A razão, diz Menezes, é que "há quase sempre a
necessidade de se fazer um trabalho de adaptação do texto para os leitores de
Portugal ou do Brasil, para alteração, por exemplo, dos diferentes termos
usados de um e do outro lado do Atlântico". Simetricamente, este
responsável da LeYa também não crê que o AO tenha vindo facilitar a divulgação
de autores brasileiros em Portugal: "O interesse dos leitores depende da
promoção que as editoras fazem, e não de outros factores."
O PÚBLICO não conseguiu ouvir Vasco Teixeira, da Porto
Editora, que inicialmente se opôs ao AO, mas que veio adoptá-lo no seu grupo
editorial já em Março de 2011, argumentando que a polémica deixara de fazer
sentido a partir do momento em que o Governo calendarizara a aplicação do
acordo no sistema de ensino e na administração pública. Mas um dos responsáveis
editoriais do grupo, Manuel Alberto Valente, lembra que a Porto Editora tem
"uma posição especial enquanto editor
a escolar" e "não pode fazer manuais escolares contra o que o Governo determina". Do mesmo modo, teria de regressar à grafia anterior, "se o acordo amanhã fosse revogado".
a escolar" e "não pode fazer manuais escolares contra o que o Governo determina". Do mesmo modo, teria de regressar à grafia anterior, "se o acordo amanhã fosse revogado".
Sem experiência de "autores pretendidos pelo
Brasil" que lhe permitam avaliar o impacto do AO nesse domínio, observa,
no entanto, que "o acordo ortográfico não altera nada em relação aos
problemas de incomunicabilidade", porque eles estão noutro lado e não no
facto de escrevermos ‘acto’ ou ‘ato’".
Se não apostou até hoje no mercado brasileiro, a Porto
Editora tem, no entanto, editoras em Angola e Moçambique, as Plural, que editam
sobretudo livros escolares, e cujos manuais não utilizam o AO, uma vez que
nenhum destes países o ratificou.
"A gente entende"
Num manifesto intitulado "A língua como motor
económico", divulgado em 2012 no âmbito dos Colóquios da Lusofonia,
iniciativa da qual Malaca Casteleiro, principal obreiro do AO pelo lado
português, é assumido patrono, defende-se que "a unificação da ortografia
permite a divulgação do mesmo texto em vários países", o que "não só
facilita o acesso recíproco a todas as literaturas lusófonas", como
"permite a publicação de edições únicas que poderão entrar em vários
mercados livreiros".
Um cenário que a realidade não parece comprovar.
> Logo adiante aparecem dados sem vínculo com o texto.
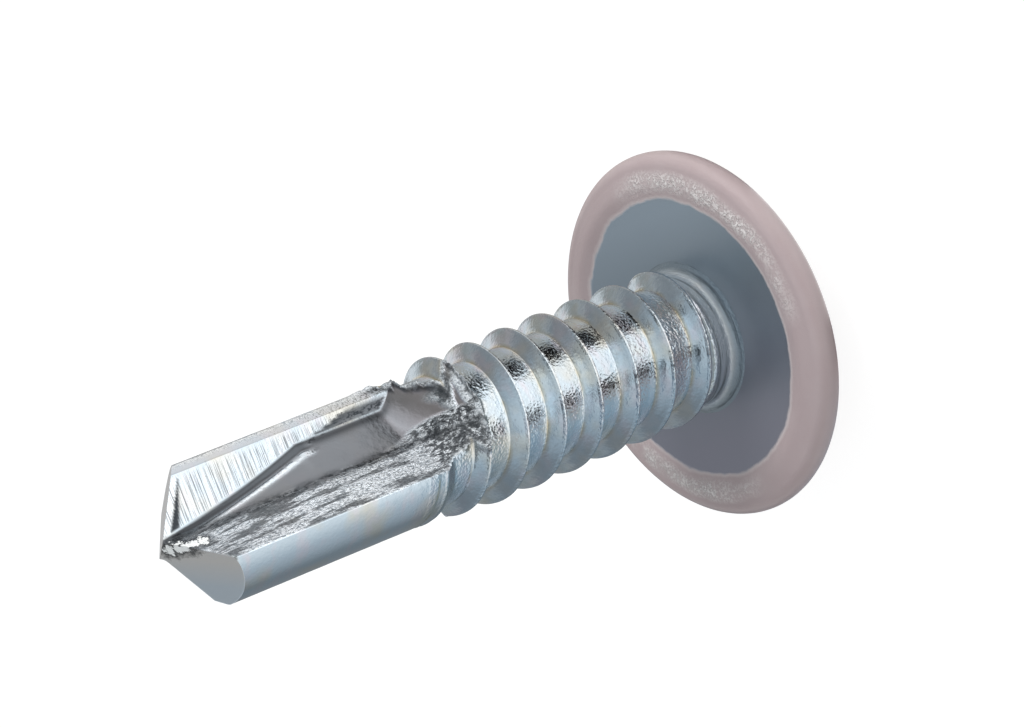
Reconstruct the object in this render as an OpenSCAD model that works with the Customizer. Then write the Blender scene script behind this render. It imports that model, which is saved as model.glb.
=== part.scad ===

E se o
argumento, a ser verdadeiro, poderia seduzir editores portugueses, já o mercado
editorial português não tem dimensão, com acordo ou sem acordo, para se tornar
apetecível aos editores brasileiros. "A gente não pensa muito no mercado
português", diz Ricardo Lelis, da editora Cosac Naify.
Assumindo não ser favorável ao AO — "Achei essa
mudança ruim" —, Lelis não vê que este tenha feito qualquer diferença na
relação com Portugal. "Nos autores portugueses que entram no Brasil, a
grafia não é alterada, porque a gente entende e não tem muito por que
mudar", diz. Foi o que aconteceu, por exemplo, na edição da obra de
Fernando Pessoa pela Companhia das Letras, que assumiu a ortografia usada nas
edições portuguesas da Assírio & Alvim, que até nem corresponde à
ortografia usada pelo próprio Pessoa.
Mas Rui Couceiro, do grupo Porto Editora, chama a atenção
para o facto de ser preciso distinguir entre os meios literários do Brasil, que
"são leitores dos autores clássicos e contemporâneos portugueses", e
a maioria dos brasileiros, que "estão muito menos expostos à oralidade
portuguesa" do que os portugueses à brasileira, por via das telenovelas.
Isso mesmo observa Pedro Bénard da Costa, que trabalha em
legendagem para a Cinemateca. Se "não faz sentido" usar em Portugal
legendas em português do Brasil, observa, o inverso "seria muito pior,
seria o caos". Parecendo-lhe "evidente" que o AO não evita que
se continue a fazer legendas diferentes para os mercados português e brasileiro,
Pedro Bénard da Costa argumenta: "A construção gramatical é completamente
diferente, e há imensas palavras que não têm o mesmo sentido cá e lá."